Any line of reasoning this involved will be open to criticism at various points. Let’s set aside worries about Phase 1. Expertise has been invoked in certain criticisms of Phases 2 and 3.

According to one form of Expertise Defense, Phase 2 is problematic because philosophers possess philosophical expertise that manifests itself in superior philosophical intuitions. One dimension of superiority is that their intuitions are not influenced by irrelevant factors.

According to a second form of Expertise Defense, Phase 3 is problematic because philosophers possess philosophical expertise that manifests itself in superior use of intuition in reasoning about philosophical subject matter. Their intuitions might be influenced by irrelevant factors, but practiced philosophers know how to use them to good effect anyway.

In Chapter 7 of Forming Impressions, I suggest another way to invoke expertise. According to this alternative form of Expertise Defense, Phase 3 in the negative experimental challenge is problematic because part of philosophical methodology is deliberately improving intuitions so they are expert-like in content. Maybe there are no upstream barriers to irrelevant influences. And maybe there are no downstream quality controls. But philosophers do spend time drawing distinctions, clarifying meanings, proposing analogies, highlighting logical form, etc. All of these influence what is found to be intuitively compelling.

You are reading Kripke’s Naming and Necessity. You share his intuitive judgment about the Gödel-Schmidt case. Now you acquire the kind of evidence that your intuition is influenced by irrelevant factors provided by experimental philosophers. Should you suspend your judgment about the case? No. You also know that you, but not the participants in the survey, have just read through Lecture 1 of Naming and Necessity (the case occurs in Lecture 2) and so benefit from relevant stage setting that helps you to see more clearly what to say about the case. Even if you’ve gained evidence that your intuition is influenced by irrelevant factors, you haven’t gained evidence about how those factors will interact with other factors you know to be present.

2 Comments

  1. “ Maybe there are no upstream barriers to irrelevant influences. And maybe there are no downstream quality controls. But philosophers do spend time drawing distinctions, clarifying meanings, proposing analogies, highlighting logical form, etc. All of these influence what is found to be intuitively compelling.”

    Very interesting post! But I wonder that if we concede both of the above points, we have a “garbage-in, garbage-out” situation. If there are no upstream barriers to irrelevant influence and similarly no downstream quality controls, how aren’t all of distinctions, clarifications, etc. philosophers draw all just doing this with fundamentally bad data? What’s the point of drawing clarifications, distinctions, etc., if (by hypothesis) you have no upstream or downstream check on whether the data you are applying them to is any good to begin with?

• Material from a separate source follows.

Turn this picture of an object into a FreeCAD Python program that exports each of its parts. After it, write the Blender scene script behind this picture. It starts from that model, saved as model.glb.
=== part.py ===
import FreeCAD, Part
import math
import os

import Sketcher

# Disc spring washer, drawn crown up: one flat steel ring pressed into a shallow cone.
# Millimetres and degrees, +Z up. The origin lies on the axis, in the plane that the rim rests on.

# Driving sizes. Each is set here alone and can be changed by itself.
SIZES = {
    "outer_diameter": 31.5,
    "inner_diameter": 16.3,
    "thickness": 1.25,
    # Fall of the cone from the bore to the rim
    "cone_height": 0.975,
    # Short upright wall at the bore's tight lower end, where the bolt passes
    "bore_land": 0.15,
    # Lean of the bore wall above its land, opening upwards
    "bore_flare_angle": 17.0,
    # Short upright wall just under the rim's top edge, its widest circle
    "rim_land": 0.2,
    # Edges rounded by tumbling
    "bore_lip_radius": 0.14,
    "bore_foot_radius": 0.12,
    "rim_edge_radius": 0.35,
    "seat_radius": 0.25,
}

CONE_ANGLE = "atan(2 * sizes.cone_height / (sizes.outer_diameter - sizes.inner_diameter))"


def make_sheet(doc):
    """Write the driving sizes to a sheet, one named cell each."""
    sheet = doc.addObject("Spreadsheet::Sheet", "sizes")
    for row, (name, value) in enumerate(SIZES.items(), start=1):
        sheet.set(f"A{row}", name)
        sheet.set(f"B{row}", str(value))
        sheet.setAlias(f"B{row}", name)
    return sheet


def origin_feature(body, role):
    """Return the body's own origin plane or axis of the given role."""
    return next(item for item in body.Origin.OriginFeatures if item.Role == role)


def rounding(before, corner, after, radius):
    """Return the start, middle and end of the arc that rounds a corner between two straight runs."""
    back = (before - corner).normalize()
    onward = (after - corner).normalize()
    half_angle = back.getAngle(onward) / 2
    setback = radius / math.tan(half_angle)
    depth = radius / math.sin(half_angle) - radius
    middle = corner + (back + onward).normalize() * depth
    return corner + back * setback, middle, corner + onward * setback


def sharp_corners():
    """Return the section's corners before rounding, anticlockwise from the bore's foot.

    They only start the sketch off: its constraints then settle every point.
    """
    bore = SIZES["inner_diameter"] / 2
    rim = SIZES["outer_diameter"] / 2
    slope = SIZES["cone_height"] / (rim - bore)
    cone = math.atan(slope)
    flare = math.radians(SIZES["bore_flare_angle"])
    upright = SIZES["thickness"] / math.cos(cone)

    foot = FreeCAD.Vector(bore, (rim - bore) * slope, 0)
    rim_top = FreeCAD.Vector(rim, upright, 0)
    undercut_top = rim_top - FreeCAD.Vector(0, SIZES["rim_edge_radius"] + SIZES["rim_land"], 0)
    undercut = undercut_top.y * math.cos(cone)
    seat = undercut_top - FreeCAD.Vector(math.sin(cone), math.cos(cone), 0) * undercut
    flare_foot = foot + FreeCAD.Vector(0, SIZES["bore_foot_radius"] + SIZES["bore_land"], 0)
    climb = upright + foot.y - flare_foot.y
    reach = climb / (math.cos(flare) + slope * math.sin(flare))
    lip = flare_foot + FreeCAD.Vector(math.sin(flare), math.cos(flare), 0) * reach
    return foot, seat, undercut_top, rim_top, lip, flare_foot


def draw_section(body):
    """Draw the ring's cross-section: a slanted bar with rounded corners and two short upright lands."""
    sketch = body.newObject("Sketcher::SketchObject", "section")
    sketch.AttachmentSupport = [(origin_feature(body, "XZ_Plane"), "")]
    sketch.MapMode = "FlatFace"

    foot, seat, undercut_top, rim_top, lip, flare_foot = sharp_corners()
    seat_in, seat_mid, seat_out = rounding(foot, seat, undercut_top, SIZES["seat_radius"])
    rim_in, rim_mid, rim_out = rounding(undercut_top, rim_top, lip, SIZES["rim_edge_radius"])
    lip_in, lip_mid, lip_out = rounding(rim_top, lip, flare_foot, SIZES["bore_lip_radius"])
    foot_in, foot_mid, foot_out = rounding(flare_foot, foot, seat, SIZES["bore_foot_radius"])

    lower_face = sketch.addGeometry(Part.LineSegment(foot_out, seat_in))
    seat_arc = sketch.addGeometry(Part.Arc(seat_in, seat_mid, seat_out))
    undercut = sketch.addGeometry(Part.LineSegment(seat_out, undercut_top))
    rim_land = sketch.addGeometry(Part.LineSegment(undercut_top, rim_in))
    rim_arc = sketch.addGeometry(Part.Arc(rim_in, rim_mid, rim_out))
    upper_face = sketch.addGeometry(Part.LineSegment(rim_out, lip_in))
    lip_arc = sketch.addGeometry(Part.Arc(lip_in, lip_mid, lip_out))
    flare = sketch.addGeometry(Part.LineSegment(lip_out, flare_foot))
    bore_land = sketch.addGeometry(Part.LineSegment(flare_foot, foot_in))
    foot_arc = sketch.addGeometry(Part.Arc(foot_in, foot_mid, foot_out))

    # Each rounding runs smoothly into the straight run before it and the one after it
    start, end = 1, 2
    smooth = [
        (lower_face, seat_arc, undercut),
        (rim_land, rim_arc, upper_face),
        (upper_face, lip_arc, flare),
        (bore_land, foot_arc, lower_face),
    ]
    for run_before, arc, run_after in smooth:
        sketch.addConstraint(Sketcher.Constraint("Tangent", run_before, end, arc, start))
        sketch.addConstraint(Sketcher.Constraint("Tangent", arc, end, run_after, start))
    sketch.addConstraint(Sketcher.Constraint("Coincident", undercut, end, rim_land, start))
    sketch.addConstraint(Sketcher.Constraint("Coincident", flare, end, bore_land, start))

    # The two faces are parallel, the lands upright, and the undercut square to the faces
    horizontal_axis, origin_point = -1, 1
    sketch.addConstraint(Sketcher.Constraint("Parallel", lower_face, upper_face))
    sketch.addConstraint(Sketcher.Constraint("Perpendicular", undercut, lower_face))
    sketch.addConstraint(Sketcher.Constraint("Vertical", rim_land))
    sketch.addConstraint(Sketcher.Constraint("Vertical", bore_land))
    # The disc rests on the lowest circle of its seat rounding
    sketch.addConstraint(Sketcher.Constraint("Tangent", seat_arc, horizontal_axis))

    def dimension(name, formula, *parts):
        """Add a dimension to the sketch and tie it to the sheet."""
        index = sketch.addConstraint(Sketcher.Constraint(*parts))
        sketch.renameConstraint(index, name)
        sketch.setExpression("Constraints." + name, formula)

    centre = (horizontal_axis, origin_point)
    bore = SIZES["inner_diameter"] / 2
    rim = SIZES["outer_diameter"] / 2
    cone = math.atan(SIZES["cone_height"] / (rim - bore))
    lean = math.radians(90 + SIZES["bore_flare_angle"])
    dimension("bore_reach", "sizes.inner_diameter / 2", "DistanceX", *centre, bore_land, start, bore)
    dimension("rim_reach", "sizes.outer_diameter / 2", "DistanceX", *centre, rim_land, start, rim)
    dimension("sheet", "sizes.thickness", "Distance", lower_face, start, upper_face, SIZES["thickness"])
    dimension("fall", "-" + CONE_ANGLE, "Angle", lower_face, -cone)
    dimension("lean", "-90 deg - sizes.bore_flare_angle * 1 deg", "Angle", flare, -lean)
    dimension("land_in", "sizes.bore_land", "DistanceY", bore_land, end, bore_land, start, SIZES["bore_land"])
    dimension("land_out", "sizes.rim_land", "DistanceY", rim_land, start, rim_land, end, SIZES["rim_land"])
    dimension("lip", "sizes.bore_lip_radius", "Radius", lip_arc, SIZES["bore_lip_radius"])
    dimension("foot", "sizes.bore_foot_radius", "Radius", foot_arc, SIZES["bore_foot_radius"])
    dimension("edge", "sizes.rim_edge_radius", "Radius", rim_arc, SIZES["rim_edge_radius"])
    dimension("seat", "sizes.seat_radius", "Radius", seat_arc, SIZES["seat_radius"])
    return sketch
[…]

    Relatedly, how does the final part of the proposal here—that applying philosophical methods to data without any external controls on whether the data is any good—not amount to a kind of epistemic coherentism and the fatal problems it runs into: namely, that there are many different ways of rendering the same data coherent, none of which (without external controls) you have any grounds to take to be more veridical than any of the others? Sure, philosophical methods may “influence what is found to be intuitively compelling.” But what we want to know is whether the way that philosophy influences what is intuitively compelling bears any relation to the truth—and I worry that once we concede that there are no upstream or downstream checks on the methods themselves, then there are no grounds for thinking this: no grounds for thinking that what philosophy influences us to find intuitive is likely to be true simpliciter, not to mention any more likely to be true than the intuitions we had to begin with before we applied philosophical methods to them.

    • Hi Marcus,

      Thank you for your comment, it raises a number of important points. As a preliminary to thinking through some of them, let me try to make my reasoning a bit more explicit than I did in the original post. Consider the following:

      [1] If it intuitively seems to you that p, then you thereby have prima facie justification for believing that p.

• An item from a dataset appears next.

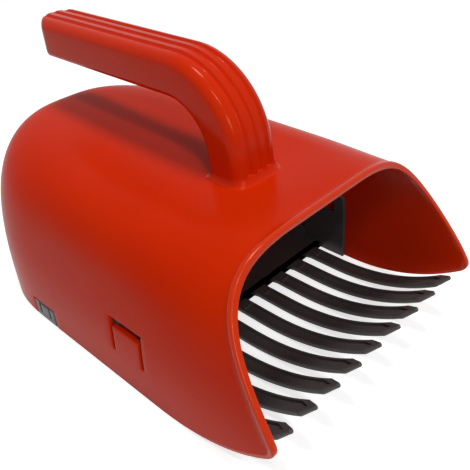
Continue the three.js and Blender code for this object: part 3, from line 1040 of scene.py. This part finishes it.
def area_light(name, place, aim, size, power, along=None):
    """Disk lamp that faces a point, or a strip lamp of that width with a length along an axis."""
    light = bpy.data.lights.new(name, "AREA")
    light.energy = power
    ahead = (Vector(aim) - Vector(place)).normalized()
    if along is None:
        light.shape = "DISK"
        light.size = size
        turn = ahead.to_track_quat("-Z", "Y").to_matrix()
    else:
        axis = Vector(along)
        light.shape = "RECTANGLE"
        light.size = axis.length
        light.size_y = size
        across = (axis - axis.dot(ahead) * ahead).normalized()
        turn = Matrix((across, across.cross(ahead), -ahead)).transposed()
    lamp = bpy.data.objects.new(name, light)
    lamp.matrix_world = Matrix.Translation(place) @ turn.to_4x4()
    bpy.context.scene.collection.objects.link(lamp)


# Lamps: places, sizes and the strip's axis in metres, powers in watts
OVERHEAD_PLACE = (0.0, 0.04, 1.2)
OVERHEAD_AIM = (0, 0, 0)
OVERHEAD_SIZE = 0.3
OVERHEAD_POWER = 5.9
STRIP_PLACE = (0.6, -0.39, 1.02)
STRIP_AIM = (0, 0, 0.1)
STRIP_WIDTH = 0.05
STRIP_POWER = 3
STRIP_AXIS = (0.26, 0.11, -0.15)
FRONT_PLACE = (1.0, -0.42, 0.56)
FRONT_AIM = (0, 0, 0.05)
FRONT_SIZE = 0.35
FRONT_POWER = 2.8

# Grey of the room at heights from its horizon up to its top
ROOM_SHADES = ((0, 0.09), (0.3, 0.14), (0.8, 0.24))


def make_lights():
    """Soft lamps above and in front, a strip lamp for the handle's highlight, and a grey room."""
    area_light("overhead", OVERHEAD_PLACE, OVERHEAD_AIM, OVERHEAD_SIZE, OVERHEAD_POWER)
    area_light("strip", STRIP_PLACE, STRIP_AIM, STRIP_WIDTH, STRIP_POWER, along=STRIP_AXIS)
    area_light("front", FRONT_PLACE, FRONT_AIM, FRONT_SIZE, FRONT_POWER)
    world = bpy.data.worlds.new("studio")
    bpy.context.scene.world = world
    world.use_nodes = True
    nodes, links = world.node_tree.nodes, world.node_tree.links
    place = nodes.new("ShaderNodeTexCoord").outputs["Generated"]
    parts = nodes.new("ShaderNodeSeparateXYZ")
    links.new(place, parts.inputs["Vector"])
    stops = [(height, (shade,) * 3) for height, shade in ROOM_SHADES]
    shades = ramp(nodes, links, parts.outputs["Z"], stops)
    links.new(shades, nodes["Background"].inputs["Color"])
    white = nodes.new("ShaderNodeBackground")
    both = nodes.new("ShaderNodeMixShader")
    links.new(shown(nodes, links), both.inputs["Fac"])
    links.new(nodes["Background"].outputs["Background"], both.inputs[1])
    links.new(white.outputs["Background"], both.inputs[2])
    links.new(both.outputs["Shader"], nodes["World Output"].inputs["Surface"])


make_hood()
make_handle()
make_comb()
for side, name in ((1, "right"), (-1, "left")):
    make_side_clip(side, "side_clip_" + name)
    make_rear_clip(side, "rear_clip_" + name)
make_camera()
make_floor()
make_lights()
bpy.context.scene.view_settings.view_transform = "Standard"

      [2] Evidence that it intuitively seems to you that p because of an irrelevant factor constitutes an epistemic defeater only if it is evidence that your intuition is unreliable.

      [3] If you know that your intuition is influenced by many other factors as well, then evidence that it intuitively seems to you that p because of an irrelevant factor is not yet evidence that your intuition is unreliable.

      If we have [1], [2], and [3], then the thought about the experimental challenge is this: typically, we do know that intuitions that occur in philosophical practice are influenced by many factors other than the irrelevant factors isolated in the x-phi surveys. My focus in the post and its predecessors was on getting the right perspective on this. The influences need not be upstream barriers or downstream filters, but, (maybe unwisely) sticking with the metaphor, can be midstream determiners of intuitive content.

      One might challenge [1], [2], or [3]. I’ll assume [1] and [2] here. [1] hinges on more general epistemic commitments. [2] is closely related to ideas nicely developed in Katia Vavova’s paper, “Irrelevant Influences.” Some of what you write suggests you might doubt [3]. For example, maybe only something like the following is true:

      [3′] If you know that your intuition is influenced by many other factors as well & you know that these factors are truth-conducive, then evidence that it intuitively seems to you that p because of an irrelevant factor is not yet evidence that your intuition is unreliable.

      I’m not entirely sure what I want to say about [3′]. There are different ways to interpret the addition. My suspicion is that either it’ll be too strong or it’ll be a condition we do in fact meet. For example, if the knowledge must be about the specific proposition that p and cannot itself rely on any intuitions, then I think [3′] is too strong. On the other hand, if the knowledge can be general–e.g. drawing distinctions often helps–and can rely on intuitions, then I think [3′] can easily be met. There will be a variety of in-between principles, and it isn’t clear what to say in advance of the details.